The standard format of a scholarly publication has changed little in the past 350 years—a reliance on an article-based explanation of research carried out, with details of methods, context for the work, and references to related works. The presentation of a new result, effect, or observation is the critical ingredient to secure publication in an influential journal. Peer review has been the method establishing the veracity and validity of the result(s) and hence the authors’ claim to an idea or result. This format has driven the research enterprise—careers have been made and lost based on the publication of key results in a timely and accurate manner.
The research environment is highly competitive. Presenting results first and then publishing in an influential journal is a main factor in attracting an academic’s next round of funding, next job, and advantageous access to people, equipment, or travel funds. But this high-pressure environment leads to adverse effects—results are not documented transparently, and data is often not shared, so it can be almost impossible for a researcher to reproduce the work of a peer.
The Reproducibility Crisis
Striving for reproducibility in science is at the heart of the whole enterprise. If a result cannot be reproduced, it’s not scientific. This is known as the reproducibility crisis. A high-profile study by the Board of Governors of the Federal Reserve System attempted to replicate results from 67 papers published in 13 prestigious economics journals, but could reproduce only 49% of the results (federalreserve.gov/econres data/feds/2015/files/2015083pap.pdf). Reporting on these types of activities is Retraction Watch, which tracks papers with results that have been shown to be inaccurately or improperly reported, including papers that have been removed by the journal.
Why is this only coming to light in the last 20 years? Well, in part, the reproducibility crisis is a modern problem: There are more people in research than ever before, there is a lot more data, and there are insufficient tools and insufficient time to properly check all of the results unless a piece of work turns out to be on the critical path for another result. It’s a complex ecosystem with many players. But how is the research enterprise helping to combat the reproducibility crisis?
A pivotal change in the research world began with the OA movement, which started to gain traction around 2006. Inspired by changes the internet brought to the music and newspaper industries, the motivation for OA was essentially not related to improving reproducibility in science, but rather the freeing of content. The open data movement is the natural extension of the OA revolution, but it is different in character. Whereas OA sought to democratize access to the libraries of research, open data seeks to empower researchers and democratize research itself.

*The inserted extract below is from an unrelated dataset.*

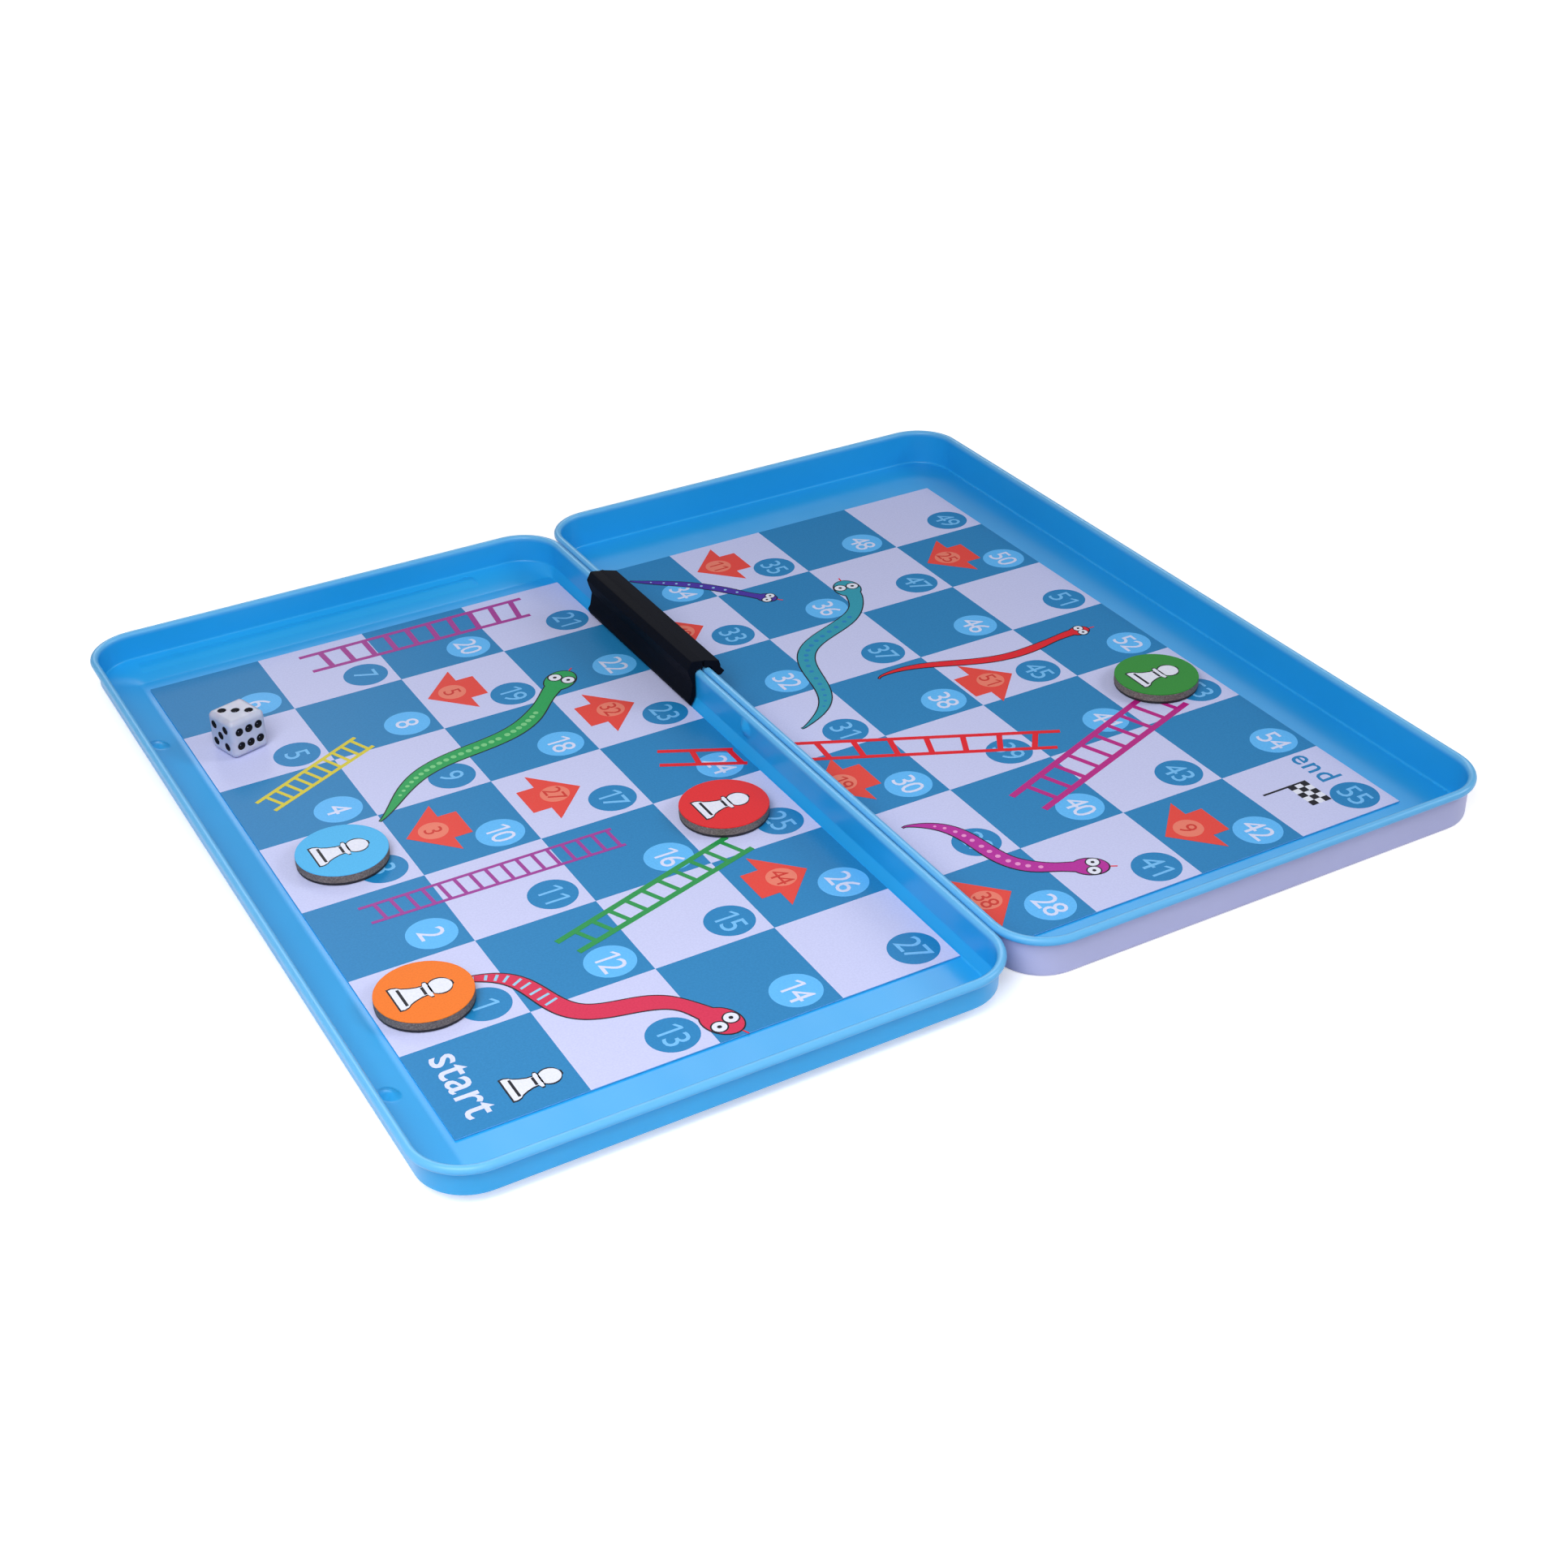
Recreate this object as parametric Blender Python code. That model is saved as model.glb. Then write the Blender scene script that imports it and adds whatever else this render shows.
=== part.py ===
"""A folding magnetic snakes and ladders set, lying open.

Two shallow tin trays lie side by side. Each holds half of the printed board. A black
clip grips both rims and lets the right tray fold over the left one. Four round
magnetic tokens and a small die stand on the board.

Metres, +Z up. The origin is on the table, under the middle of the fold line.
+X runs across the fold towards the right tray. +Y runs along the fold, away from
the near side. A tray is described by its fold side, where it meets the other tray,
its outer side across from that, and its two ends.
"""

import math

import bmesh
import bpy
from mathutils import Matrix, Vector

for old in list(bpy.data.objects):
    bpy.data.objects.remove(old, do_unlink=True)

# Driving dimensions of the board
square_across = 0.0210
square_along = 0.0213
squares_across = 4
squares_along = 7

# Driving dimensions of the trays, which leave a margin of bare tin round the print
outer_margin = 0.0078
fold_margin = 0.0012
end_margin = 0.0121
tray_height = 0.00775
tray_stagger = 0.0012
tin = 0.00035
rim_diameter = 0.00145
rim_opening = 0.00015
corner_radius = 0.0095
least_corner_radius = 0.0005

# Left tray: an upright band under the rim, then a slope down to the floor
slope_rise = 0.0020
slope_width = 0.0069
fold_slope_width = 0.0010
dimple_radius = 0.0019
dimple_depth = 0.0009
dimple_sink = 0.0002

# Right tray: an upright wall and a small rounded bottom edge
bottom_edge_radius = 0.0008

# Printed sheets
sheet_thickness = 0.0002
left_sheet_shift = 0.00165
right_sheet_shift = -0.00215
right_print_trim = 0.00173

# Clip
clip_length = 0.0430
clip_middle = 0.0373
clip_roof = 0.00155
clip_ridge = 0.0003
clip_waist = 0.0005
clip_shoulder = 0.0014
clip_foot = 0.0016
clip_foot_height = 0.0010
clip_hook_drop = 0.0015
clip_hook_reach = 0.0024
clip_hook_thickness = 0.0016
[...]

The Challenges of Open Data
If we agree that having more minds to solve a problem is a good thing, then sharing research data makes sense. But life is not so simple. As a researcher, I might be skilled at knowing how to run an experiment and collect data, but not so talented at processing the data and interpreting it. So I should turn to a colleague who complements my skill set. But due to the aforementioned complex research environment, my colleague may be in a different country with different regulations regarding research ethics, data sharing, personal privacy, data storage, and other issues. Making many types of research data open can be extremely challenging—and even impossible.
There are also infrastructure and ownership issues. If my experiment creates vast volumes of data, then the costs of sharing the data could be colossal. Other questions arise: How long should the data be made available? Should it be curated to allow others to access it more transparently and easily? Should it be documented and come with a user manual complete with warnings about potential issues and deficiencies? Who owns the data at the end of the day? Should it be the researcher who produced it? The researcher who analyzed and processed it? The institution that paid the most toward the experiment? The funder who contributed? The industry partner that sponsored the original work, without whom the current experiment wouldn’t have been possible? Let’s assume an enlightened model, in which attribution is shared or given away under a permissive license: Who is responsible for the cost of maintaining the data, version control, and potentially continued updates? Our system of funding research simply isn’t set up to deal with any of these issues, even on a “simple” institutional or national level, let alone in a complex international collaborative setting, which is more and more frequently the standard case.
Separating the signal from the noise is an old research problem, and with the volumes of data the research community now produces, it is a more pertinent problem than ever. If all data could be made available (while accepting ethical standards, issues of confidentiality, and technological limitations), there would be more than we could possibly consume. Even with excellent data provenance coming from smart machines and APIs, the documentation challenge to enable data discovery is a pressing one.
So where does all this leave us? Open data is moving forward. Research institutions, funders, and startups are all creating infrastructure to support researchers and data sharing. We are in an exciting time, when technological barriers are being pushed back but ethical structures have to respond quickly. National policies need to align, as research collaboration will become more and more international. Heterogeneity in policies will lead to difficulties that will cause researchers to move to countries that respect the most sensible policies.
Research culture has a long way to go until it is socially unacceptable to do anything butshare your data openly (and appropriately). But researchers as drivers of change themselves will change more quickly than people generally imagine. We predict open data will alter the execution and communication of research, for the benefit of us all, but how that will happen, we can’t yet tell you with clarity.